A source close to the City is predicting that tonight’s vote will be 6-2 in favor of approving the liquor license for Super One. Herrick and McDonald are expected to abstain again, Bender is expected to vote against, and Garfield is expect to change his vote in favor of approval, provided of course the Council agrees to take up the issue again.

It has also be pointed out that the decision to deny the license would likely not survive a court case. Historically, Superior has required that every liquor license in the city have a bar with a minimum of six stools, even if the primary operation is that of a liquor store. This step was taken years ago as a means of preventing Walmart from opening up a large liquor store, which would conceivably make it difficult for the smaller, independent operations that proliferate in Superior to stay in business. Superior is one of only two municipalities in the entire state to have taken this route to protect small operators.

Much of the dispute about this license centers on so-called “gentlemen’s agreements” that were made at the time that the new Super One was built in the East End. One reputed promise was that the existing Super One in the Belknap Plaza would remain open. In fact, that store was emptied out six months prior to the end of its lease, and has been vacant ever since.

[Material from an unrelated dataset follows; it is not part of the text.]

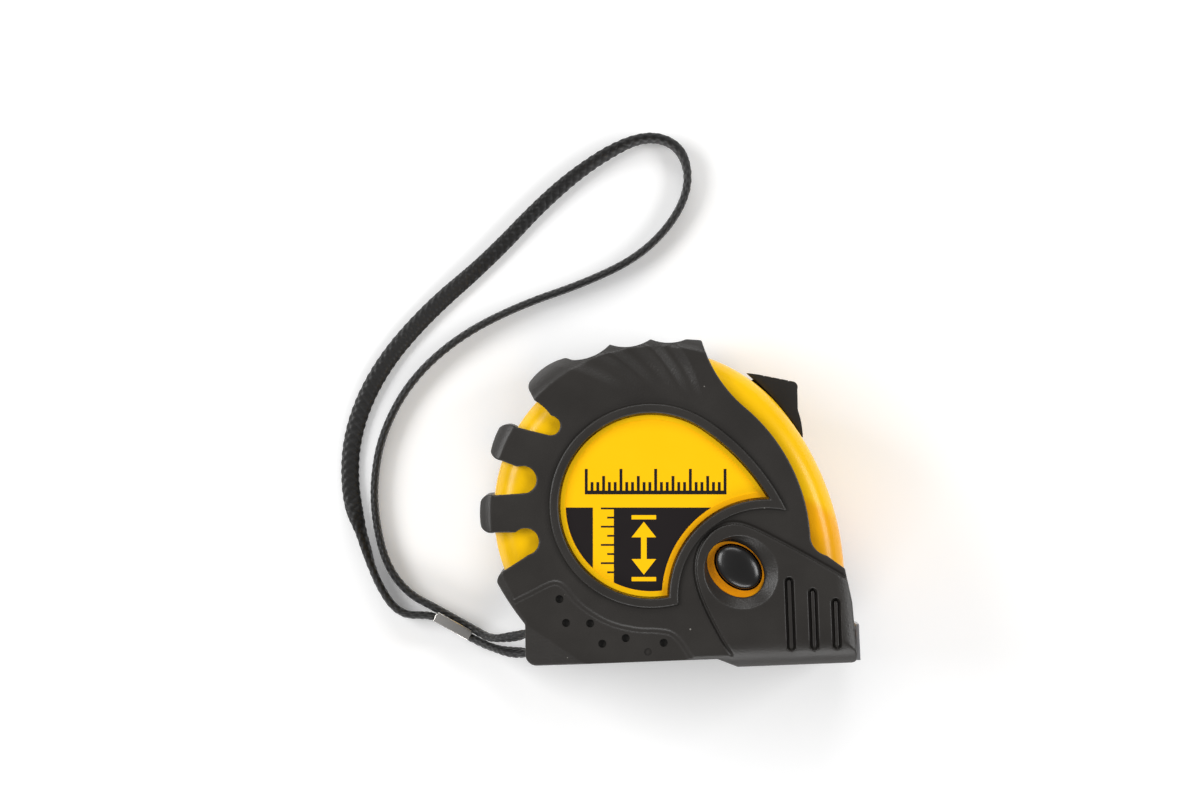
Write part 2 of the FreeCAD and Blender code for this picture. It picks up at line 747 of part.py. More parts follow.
# The braid starts and ends in the crimp, where its two cut ends meet. It runs to the pin in
# the heel of the case, back through the crimp and round the wrist loop, lying on the floor.
strap_route = [
    in_crimp(0.3, -track),
    in_crimp(5.4, -track),
    (-35.6, -29.6, 5.2),
    (-30.6, -30.6, 11.2),
    (-26.3, -30.75, pin_z),
    (-21.1, -30.75, pin_z),
    (-21.1, -25.85, pin_z),
    (-26.3, -25.85, pin_z),
    (-31.0, -27.2, 11.2),
    (-35.8, -27.6, 5.2),
    in_crimp(5.2, track),
    in_crimp(-5.4, track),
    (-53.6, -17.2, 2.1),
    (-58.0, -11.0, 2.05),
    (-60.0, -2.0, 2.0),
    (-60.2, 7.4, 2.0),
    (-57.9, 18.0, 2.0),
    (-51.4, 29.1, 2.0),
    (-40.8, 38.1, 2.0),
    (-27.4, 44.4, 2.0),
    (-12.4, 48.9, 2.0),
    (-0.4, 54.2, 2.0),
    (7.8, 62.2, 2.0),
    (11.2, 70.4, 2.0),
    (9.2, 78.0, 2.0),
    (1.8, 80.6, 2.0),
    (-8.4, 76.2, 1.8),
    (-19.8, 68.0, 1.4),
    (-33.2, 54.8, 1.0),
    (-47.2, 43.8, 1.0),
    (-58.2, 31.8, 1.0),
    (-64.6, 18.4, 1.0),
    (-65.6, 5.0, 1.1),
    (-62.8, -5.2, 1.5),
    (-60.6, -13.8, 1.9),
    (-56.0, -21.7, 2.2),
    in_crimp(-5.4, -track, 2.4),
    in_crimp(-3.6, -track),
    in_crimp(-0.1, -track),
]


def cord(route, diameter):
    """Straight runs joined by tangent arcs, each as large as its two runs allow."""
    points = [Vector(*point) for point in route]
    edges, radii = [], []
    here = points[0]
    for before, corner, after in zip(points, points[1:], points[2:]):
        back, ahead = (before - corner), (after - corner)
        shorter = min(back.Length, ahead.Length)
        back.normalize()
        ahead.normalize()
        turn = math.pi - back.getAngle(ahead)
        reach = 0.45 * shorter
        radius = reach / math.tan(turn / 2)
        first, last = corner + back * reach, corner + ahead * reach
        inward = (back + ahead).normalize()
        middle = corner + inward * (radius / math.cos(turn / 2) - radius)
        edges.append(Part.LineSegment(here, first).toShape())
        edges.append(Part.Arc(first, middle, last).toShape())
        radii.append(radius)
        here = last
    edges.append(Part.LineSegment(here, points[-1]).toShape())
    path = Part.Wire(edges)
    start = (points[1] - points[0]).normalize()
    section = Part.Wire([Part.makeCircle(diameter / 2, points[0], start)])
    tube = path.makePipeShell([section], True, False)
    ideal = math.pi * diameter ** 2 / 4 * path.Length
    print("strap length %.1f, volume %.1f, section times length %.1f" % (path.Length, tube.Volume, ideal))
    print("strap radii", [round(radius, 1) for radius in radii])
    return tube.Solids[0] if tube.Solids else Part.Solid(tube)


def strap_crimp():
    half_width, half_length = crimp_width / 2, crimp_length / 2
    sleeve = Part.makeBox(crimp_length, crimp_width, crimp_height, Vector(-half_length, -half_width, 0))
    sleeve = sleeve.makeFillet(0.9, [edge for edge in sleeve.Edges if edge.BoundBox.XLength > half_length])
    channel = Part.makeBox(crimp_length + 2, crimp_width - 2 * crimp_sheet, crimp_height - 2 * crimp_sheet,
                           Vector(-half_length - 1, -half_width + crimp_sheet, crimp_sheet))
    sleeve = sleeve.cut(channel)
    sleeve.rotate(Vector(0, 0, 0), Vector(0, 0, 1), crimp_turn)
    sleeve.translate(at(crimp_at))
    return solid_of(sleeve)


parts["strap_pin"] = disc(pin_at, pin_radius, pin_z - notch_width / 2 - 1.5, pin_z + notch_width / 2 + 1.8)
parts["wrist_strap"] = cord(strap_route, strap_diameter)
parts["strap_crimp"] = strap_crimp()


# ---- export -------------------------------------------------------------------------------
os.makedirs("parts", exist_ok=True)
for name, shape in parts.items():
    if not shape.isValid():
        raise ValueError(name + " is not valid")
    shape.exportStep("parts/%s.step" % name)
    print("%-22s solids %d volume %9.1f" % (name, len(shape.Solids), shape.Volume))
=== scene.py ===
import math

import bpy
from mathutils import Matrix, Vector


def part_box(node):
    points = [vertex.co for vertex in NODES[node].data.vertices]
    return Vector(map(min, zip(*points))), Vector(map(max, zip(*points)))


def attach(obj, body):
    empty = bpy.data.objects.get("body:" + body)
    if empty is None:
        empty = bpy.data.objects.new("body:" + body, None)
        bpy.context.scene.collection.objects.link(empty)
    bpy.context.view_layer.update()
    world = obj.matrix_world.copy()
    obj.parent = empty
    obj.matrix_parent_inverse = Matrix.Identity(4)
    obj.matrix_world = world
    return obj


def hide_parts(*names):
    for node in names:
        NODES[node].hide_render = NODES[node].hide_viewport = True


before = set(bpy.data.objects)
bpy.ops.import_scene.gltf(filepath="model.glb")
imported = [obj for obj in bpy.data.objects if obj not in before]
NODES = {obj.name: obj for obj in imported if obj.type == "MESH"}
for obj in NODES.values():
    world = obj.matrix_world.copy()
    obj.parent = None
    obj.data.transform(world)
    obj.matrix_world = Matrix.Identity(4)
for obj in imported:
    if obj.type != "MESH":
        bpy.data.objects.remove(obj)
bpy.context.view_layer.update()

# The looks of a pocket tape measure. Outlines are in millimetres, as on a drawing; MM turns them
# into the frame's metres. The tape lies on its back, with the label facing up.
MM = 0.001

# ---- levels and places, read from the frame ------------------------------------------------
grip_low, grip_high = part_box("front_rubber_grip")
label_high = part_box("front_label")[1]
FACE = grip_high.z / MM
MIDDLE = grip_low.z / MM
LABEL_TOP = label_high.z / MM
RUBBER_THICKNESS = 2.5
SHELL_FACE = FACE - RUBBER_THICKNESS
SHELL_CENTER = (0.7, -0.9)
SHELL_RADIUS = 34.5

# ---- the label window: a round form, a swept upper right side and a round bite --------------
LABEL_CENTER = (-0.3, 0.5)
LABEL_RADIUS = 18.25
SWEEP_CENTER = (-15.55, -20.9)
BITE_CENTER = (23.4, -19.7)
BITE_RADIUS = 22.1
WINDOW_MARGIN = 1.4
RIM_WIDTH = 2.0
ART_TILT = math.radians(-2.2)

# ---- the side button --------------------------------------------------------------------------
BUTTON_AT = (17.6, -13.2)
BUTTON_LONG = 5.35
BUTTON_SHORT = 3.85
BUTTON_TILT = math.radians(-45)


# =============================== modelling helpers ===============================================
def activate(piece):
    """Makes a piece the only selected object, and the active one."""
    bpy.ops.object.select_all(action="DESELECT")
    piece.select_set(True)
    bpy.context.view_layer.objects.active = piece


def named(name):
    """Names the object that an operator has just added."""
    piece = bpy.context.active_object
    piece.name = name
    piece.data.name = name
    return piece


def edit(piece):
    """Opens a piece in edit mode with all of it selected."""
    activate(piece)
    bpy.ops.object.mode_set(mode="EDIT")
    bpy.ops.mesh.select_all(action="SELECT")


def leave_edit():
    bpy.ops.object.mode_set(mode="OBJECT")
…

In the meantime, the Belknap Plaza property has been listed by its owners for sale at an asking price of $4 million.

Another promise reported by Walter Haugen, owner of Pudge’s Bar in East End was that in return for a land trade between his property and Miner’s, Inc., he was assured that there was no intention of seeking a liquor license in the new grocery store property.

It should be noted that Councilor Jack Sweeney (4th District) represents the East End area where the proposed license would be located, and he has surveyed most of the businesses in the area. He asserts that they have indicated overwhelming support for granting a liquor license to Super One. He has also stated that he did not believe it was his job as a Councilor to control private businesses, and therefore has supported approval of this license.

In light of the dispute centering on competition towards small bars, it is ironic that Miner’s Inc. traces its roots to the 1943 opening of a small Grand Rapids tavern by Anton and Ida Miner. The couple began selling milk and bread when they saw a market for the items. They later built the family’s first grocery store, Miner’s Market, along U.S. Highway 2.

In 1954, the store was renamed Piggly Wiggly. The family opened a second store in Virginia in 1963 — which Jim Miner ran for several years before moving to Duluth, where the company had opened a third store in the Woodland neighborhood in 1965. Several more stores followed by 1975, when Tony and Ida Miner retired and Jim Miner became the company’s president.

The next year — seeing the developing trend of bigger, warehouse-type supermarkets, Jim opened the company’s first such store in Cloquet. In 1977, the store was renamed Super One Foods — the first of many. Jim Miner passed away at the age of 77 in 2011.

At the root of talk about gentlemen’s agreements are discussions that apparently included Jim prior to his passing. His family has stated that they were not party to any such agreements. It should be noted that there is no documentation of an agreement by Miner’s, Inc. about not seeking a liquor license in the East End store. The other Super One grocery store in Superior is located near downtown on Oakes Avenue, and while there is not a liquor store inside that building, Miner’s, Inc. did build leases to Mark Casper the building that houses Keyport Liquor.